The records should be written out in full, with nothing altered.

### Data for this task ###

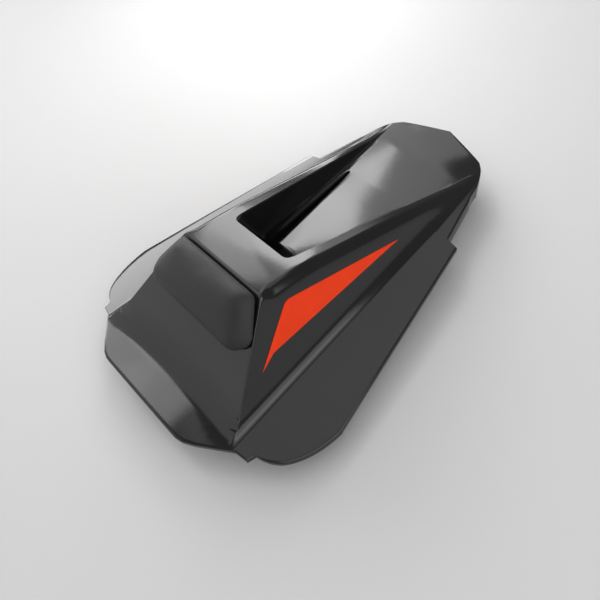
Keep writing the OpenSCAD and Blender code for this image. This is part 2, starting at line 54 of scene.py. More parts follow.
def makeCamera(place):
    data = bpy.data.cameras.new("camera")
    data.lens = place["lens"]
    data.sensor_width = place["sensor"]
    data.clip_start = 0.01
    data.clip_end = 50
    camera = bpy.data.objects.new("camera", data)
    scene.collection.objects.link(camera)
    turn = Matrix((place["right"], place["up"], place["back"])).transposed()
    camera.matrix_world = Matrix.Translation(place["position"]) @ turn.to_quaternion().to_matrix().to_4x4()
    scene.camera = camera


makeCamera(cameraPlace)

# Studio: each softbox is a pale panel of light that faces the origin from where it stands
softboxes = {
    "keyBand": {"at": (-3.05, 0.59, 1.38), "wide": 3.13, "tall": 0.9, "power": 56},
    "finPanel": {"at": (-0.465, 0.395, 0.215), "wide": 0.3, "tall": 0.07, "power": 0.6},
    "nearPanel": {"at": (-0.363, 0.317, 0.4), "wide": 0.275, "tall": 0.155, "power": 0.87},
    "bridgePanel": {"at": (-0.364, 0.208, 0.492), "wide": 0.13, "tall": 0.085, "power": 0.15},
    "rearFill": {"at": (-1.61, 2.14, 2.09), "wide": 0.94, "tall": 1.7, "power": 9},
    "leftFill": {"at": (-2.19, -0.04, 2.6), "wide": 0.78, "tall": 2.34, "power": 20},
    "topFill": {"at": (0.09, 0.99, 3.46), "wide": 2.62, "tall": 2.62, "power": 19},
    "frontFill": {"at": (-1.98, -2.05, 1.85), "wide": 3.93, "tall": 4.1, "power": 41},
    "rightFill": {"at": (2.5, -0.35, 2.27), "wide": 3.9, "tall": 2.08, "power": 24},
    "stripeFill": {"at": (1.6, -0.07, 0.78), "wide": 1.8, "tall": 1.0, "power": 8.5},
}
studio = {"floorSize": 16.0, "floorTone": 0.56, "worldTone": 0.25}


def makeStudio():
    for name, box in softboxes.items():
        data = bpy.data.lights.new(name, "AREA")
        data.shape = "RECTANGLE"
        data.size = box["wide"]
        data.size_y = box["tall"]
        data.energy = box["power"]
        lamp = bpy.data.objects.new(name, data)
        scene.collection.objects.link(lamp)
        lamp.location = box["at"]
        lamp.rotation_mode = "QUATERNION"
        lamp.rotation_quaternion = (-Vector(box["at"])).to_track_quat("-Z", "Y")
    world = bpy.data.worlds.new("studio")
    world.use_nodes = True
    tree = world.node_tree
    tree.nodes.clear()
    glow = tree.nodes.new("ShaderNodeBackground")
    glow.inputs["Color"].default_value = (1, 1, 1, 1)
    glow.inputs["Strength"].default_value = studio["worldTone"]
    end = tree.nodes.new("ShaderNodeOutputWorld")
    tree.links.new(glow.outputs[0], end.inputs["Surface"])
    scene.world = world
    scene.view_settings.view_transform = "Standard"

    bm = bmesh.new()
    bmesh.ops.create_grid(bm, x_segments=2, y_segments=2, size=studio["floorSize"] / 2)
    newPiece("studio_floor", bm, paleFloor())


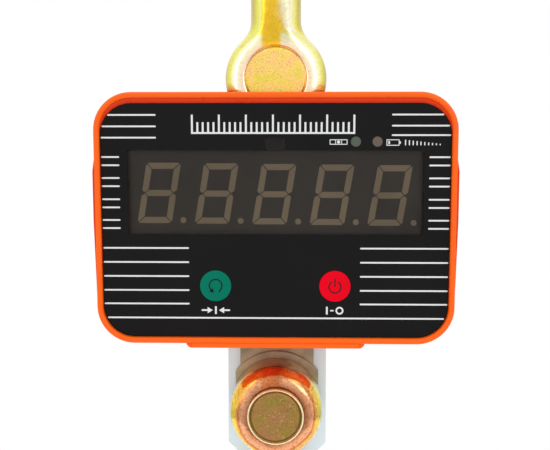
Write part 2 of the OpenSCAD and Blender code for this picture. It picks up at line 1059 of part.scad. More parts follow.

###

- [The reply]:
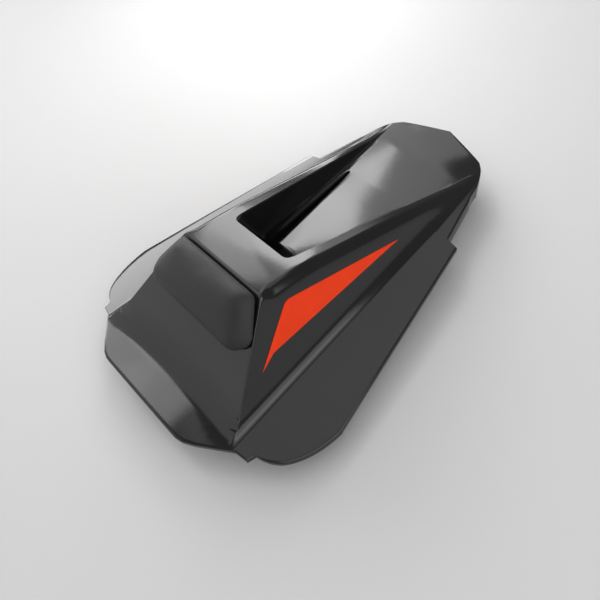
Keep writing the OpenSCAD and Blender code for this image. This is part 2, starting at line 54 of scene.py. More parts follow.
def makeCamera(place):
    data = bpy.data.cameras.new("camera")
    data.lens = place["lens"]
    data.sensor_width = place["sensor"]
    data.clip_start = 0.01
    data.clip_end = 50
    camera = bpy.data.objects.new("camera", data)
    scene.collection.objects.link(camera)
    turn = Matrix((place["right"], place["up"], place["back"])).transposed()
    camera.matrix_world = Matrix.Translation(place["position"]) @ turn.to_quaternion().to_matrix().to_4x4()
    scene.camera = camera


makeCamera(cameraPlace)

# Studio: each softbox is a pale panel of light that faces the origin from where it stands
softboxes = {
    "keyBand": {"at": (-3.05, 0.59, 1.38), "wide": 3.13, "tall": 0.9, "power": 56},
    "finPanel": {"at": (-0.465, 0.395, 0.215), "wide": 0.3, "tall": 0.07, "power": 0.6},
    "nearPanel": {"at": (-0.363, 0.317, 0.4), "wide": 0.275, "tall": 0.155, "power": 0.87},
    "bridgePanel": {"at": (-0.364, 0.208, 0.492), "wide": 0.13, "tall": 0.085, "power": 0.15},
    "rearFill": {"at": (-1.61, 2.14, 2.09), "wide": 0.94, "tall": 1.7, "power": 9},
    "leftFill": {"at": (-2.19, -0.04, 2.6), "wide": 0.78, "tall": 2.34, "power": 20},
    "topFill": {"at": (0.09, 0.99, 3.46), "wide": 2.62, "tall": 2.62, "power": 19},
    "frontFill": {"at": (-1.98, -2.05, 1.85), "wide": 3.93, "tall": 4.1, "power": 41},
    "rightFill": {"at": (2.5, -0.35, 2.27), "wide": 3.9, "tall": 2.08, "power": 24},
    "stripeFill": {"at": (1.6, -0.07, 0.78), "wide": 1.8, "tall": 1.0, "power": 8.5},
}
studio = {"floorSize": 16.0, "floorTone": 0.56, "worldTone": 0.25}


def makeStudio():
    for name, box in softboxes.items():
        data = bpy.data.lights.new(name, "AREA")
        data.shape = "RECTANGLE"
        data.size = box["wide"]
        data.size_y = box["tall"]
        data.energy = box["power"]
        lamp = bpy.data.objects.new(name, data)
        scene.collection.objects.link(lamp)
        lamp.location = box["at"]
        lamp.rotation_mode = "QUATERNION"
        lamp.rotation_quaternion = (-Vector(box["at"])).to_track_quat("-Z", "Y")
    world = bpy.data.worlds.new("studio")
    world.use_nodes = True
    tree = world.node_tree
    tree.nodes.clear()
    glow = tree.nodes.new("ShaderNodeBackground")
    glow.inputs["Color"].default_value = (1, 1, 1, 1)
    glow.inputs["Strength"].default_value = studio["worldTone"]
    end = tree.nodes.new("ShaderNodeOutputWorld")
    tree.links.new(glow.outputs[0], end.inputs["Surface"])
    scene.world = world
    scene.view_settings.view_transform = "Standard"

    bm = bmesh.new()
    bmesh.ops.create_grid(bm, x_segments=2, y_segments=2, size=studio["floorSize"] / 2)
    newPiece("studio_floor", bm, paleFloor())


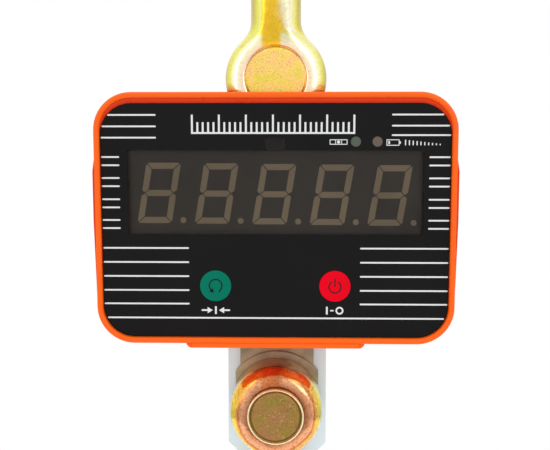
Write part 2 of the OpenSCAD and Blender code for this picture. It picks up at line 1059 of part.scad. More parts follow.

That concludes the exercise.